Monday, November 19, 2012

A Thought

“Beloved, do not imitate what is evil, but what is good.  He who does good is of God, but he who does evil has not seen God.”  3 John 11

“Situational Ethics” is a mindset that calls something evil in general but allows exceptions under special circumstances.  The most common argument concerns stealing.  Clearly it is wrong to take anything that does not belong to us, including “finders keepers”.  However, the common argument stipulates that if one is starving, it is not wrong to take food since it is not right that anyone go hungry.  We should be able to see, though, that this common argument opens all kinds of situations and circumstances under which the exception (starvation) does not consider whose food is being taken (maybe they were starving themselves) or how one came to such a pass as to be so hungry in the first place (won’t work and earn one’s own bread).  Under such scenarios, there are all kinds of exceptions we can make to the point that the foundational situation (stealing) has become relative rather than absolute.

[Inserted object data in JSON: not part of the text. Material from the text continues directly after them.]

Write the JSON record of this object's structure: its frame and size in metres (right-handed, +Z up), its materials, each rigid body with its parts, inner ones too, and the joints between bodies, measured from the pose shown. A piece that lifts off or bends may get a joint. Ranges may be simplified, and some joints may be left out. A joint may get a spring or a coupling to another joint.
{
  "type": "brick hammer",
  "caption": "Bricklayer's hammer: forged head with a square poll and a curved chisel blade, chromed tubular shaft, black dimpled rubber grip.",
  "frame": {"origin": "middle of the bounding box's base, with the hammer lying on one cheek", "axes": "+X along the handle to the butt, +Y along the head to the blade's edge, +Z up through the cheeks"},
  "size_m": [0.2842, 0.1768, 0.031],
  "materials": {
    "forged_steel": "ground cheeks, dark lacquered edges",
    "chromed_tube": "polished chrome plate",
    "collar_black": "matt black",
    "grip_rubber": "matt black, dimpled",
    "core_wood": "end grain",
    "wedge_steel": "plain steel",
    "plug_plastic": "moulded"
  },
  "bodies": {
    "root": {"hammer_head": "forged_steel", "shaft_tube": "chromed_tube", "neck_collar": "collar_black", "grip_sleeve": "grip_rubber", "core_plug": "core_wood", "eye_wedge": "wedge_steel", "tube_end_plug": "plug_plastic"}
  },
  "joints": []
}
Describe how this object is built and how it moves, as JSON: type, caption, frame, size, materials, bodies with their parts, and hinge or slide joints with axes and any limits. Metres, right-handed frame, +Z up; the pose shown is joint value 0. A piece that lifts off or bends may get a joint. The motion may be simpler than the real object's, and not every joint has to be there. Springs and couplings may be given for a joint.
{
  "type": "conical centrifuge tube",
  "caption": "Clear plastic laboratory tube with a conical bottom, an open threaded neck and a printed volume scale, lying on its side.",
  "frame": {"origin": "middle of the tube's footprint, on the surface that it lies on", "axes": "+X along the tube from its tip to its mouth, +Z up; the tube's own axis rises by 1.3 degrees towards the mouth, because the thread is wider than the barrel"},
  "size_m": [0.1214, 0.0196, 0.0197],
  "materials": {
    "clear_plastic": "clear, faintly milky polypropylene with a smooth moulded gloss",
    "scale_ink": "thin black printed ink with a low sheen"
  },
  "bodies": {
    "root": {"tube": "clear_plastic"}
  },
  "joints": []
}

Today the same situational arguments are made under all kinds of conditions and under any number of circumstances to the point that we dare suggest that _____ is wrong for “you”, but it’s ok for “me” because “my” situation is different.  So when we teach our children to discern the difference between right and wrong, the lesson is lost between the words we use and the actions we take.  In other words, we look for excuses by which we may judge our neighbor but absolve ourselves for the same crime, the same sin.  Subsequent generations take our flawed lessons and reapply these lessons to their own lives and under their own circumstances.  It is not long before sin itself becomes relative to human conditions, and we lose our need for a Savior since we are able to save ourselves (at least in our own minds and by our own faulty reasoning). 

Scripture does not allow for this kind of give-and-take simply because human reasoning, while useful, will always be flawed to a certain degree and almost always circumstantial.  It is far better to trust the Lord and His Revealed Word even if we do not clearly understand rather than rewrite the Scriptures to suit our own purposes.  If we move the “line in the sand” for ourselves, who are we to say that others (including our children) may not move the line even further for themselves?  Because we said so?  Because their situation is not quite like our own?  Hardly!

The Scriptures teach us what is good, and the Lord has clearly “shown us what is good”.  Let us then “imitate” what is good according to Holy Scriptures rather than try to make evil good for ourselves.  Our children are counting on us … and so is our Lord.